Masinis muda menanggapi dengan mata berbinar suara lantang dan cara berfikir mereka. Bukan hanya karena mengerti dan melihat ini sebagai angin segar untuk memberanikan diri mengendarai kereta, ternyata..., itu hanya sebagai ekspresi memberi ruang. Bagi dia memberikan tanggapan sudah lebih baik, paling tidak mereka memiliki ruang. Dia berharap ruang itu akan menjaga nyala mereka.
Sekelompok idealis, logis dan realistis itu akhirnya akan berfikir ulang, ruang itu adalah satu gerbong penuh yang diberikan oleh masinis kepada mereka. Tapi ... setelah ditelaah kembali, ruang itu tidak akan membuat kereta berjalan. Mereka hanya ada di gerbong khususu tapi masih jauh dari ruang kemudi. Bisa apa?

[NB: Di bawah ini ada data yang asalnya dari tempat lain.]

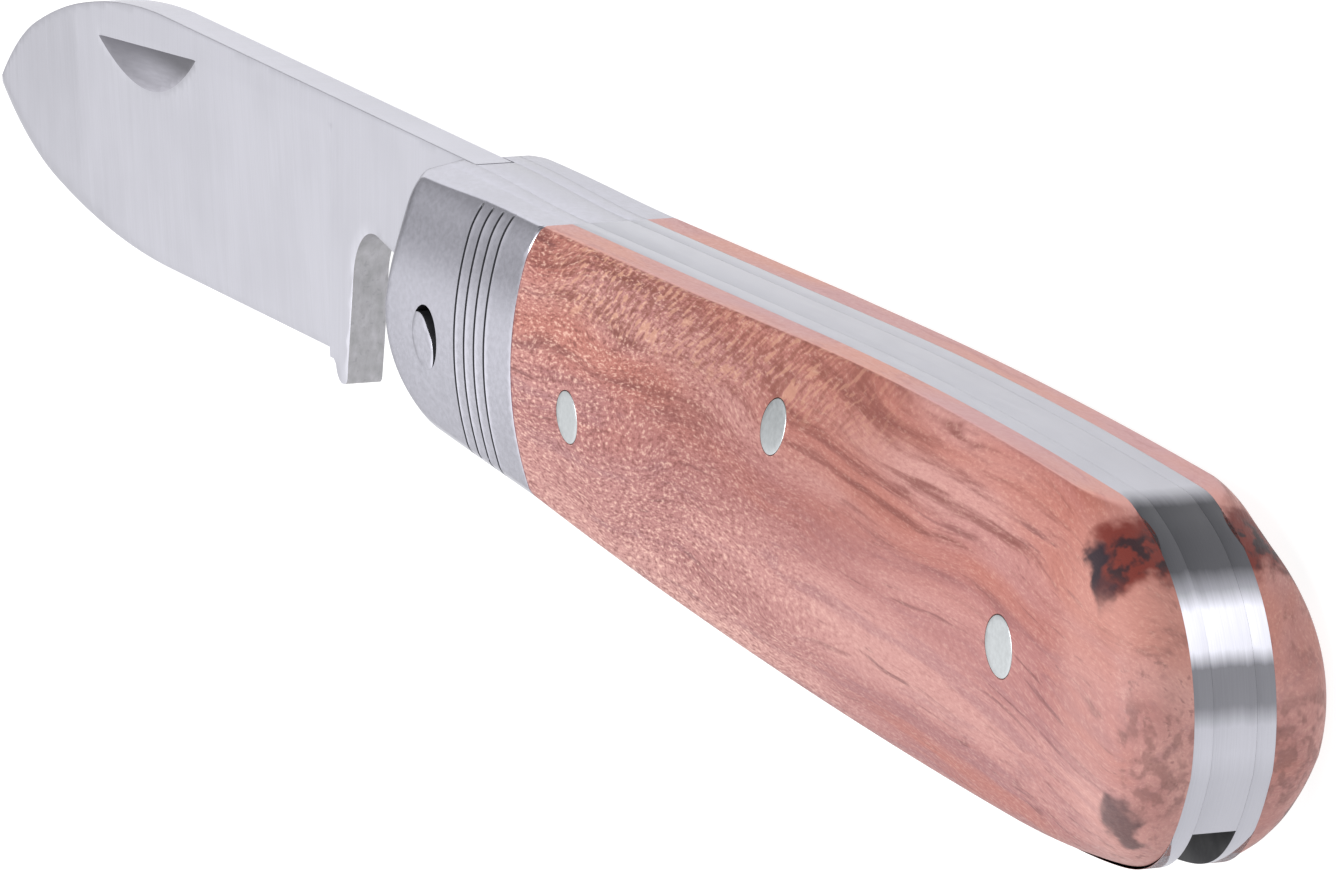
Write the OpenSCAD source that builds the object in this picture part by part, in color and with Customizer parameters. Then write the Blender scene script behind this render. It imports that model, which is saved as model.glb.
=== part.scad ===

Aneh tapi nyata, masinis berharap para penghuni mengikuti seluruh peraturan yang dia buat. Saat semua sudah taat, dia hanya diam. Tidak ada instruksi. Hey! apa maksud kalian wahai para masinis? Apakah maksudnya kami disuruh taat tapi tidak ada perintah. Yakin? semua yang diam dan tiak bersuara itu masih taat? Bagaimana kalian yakin jika tidak pernah diuji coba?
Lalu bagaimana para penghuni gerbong ideologis, logis, dan realistis? Teriakan untuk maju, memperbaiki rel jika memang ada yang salah hanya angin lalu. Bahkan mereka akan mendapatkan stempel sebagai para pembangkang. Hellloww apa coba yang di bangkangi? Ada apa-apa saja tidak, bukan? Seberapapun gerbong itu mencoba dan seberapapun luas ruang yang diberikan pada mereka tidak akan pernah membuat kereta itu benar-benar berjalan.
Untungnya, penghuni gerbong tidak akan pernah berhenti berbuat pada gerbong yang mereka miliki. Bagi mereka, seluruh kata dan tindakan yang tak henti dilakukan bukan hanya untuk menggerakkan kereta. Mereka melakukannya sebagai ejawantah penghambaan kepada Sang Maha. Sebagai bentuk ekspresi cinta. Dan sebagai tanda kepada siapa mereka berpihak. Kebenaran dan janji menegakkan panji akan selalu mereka usahakan. Bukankah tidak ada yang sia-sia di hadapan Allah? Mereka memastikan dipihak siapakah mereka. Ya... mereka adalah tentara Allah yang tidak akan silau dengan pengakuan.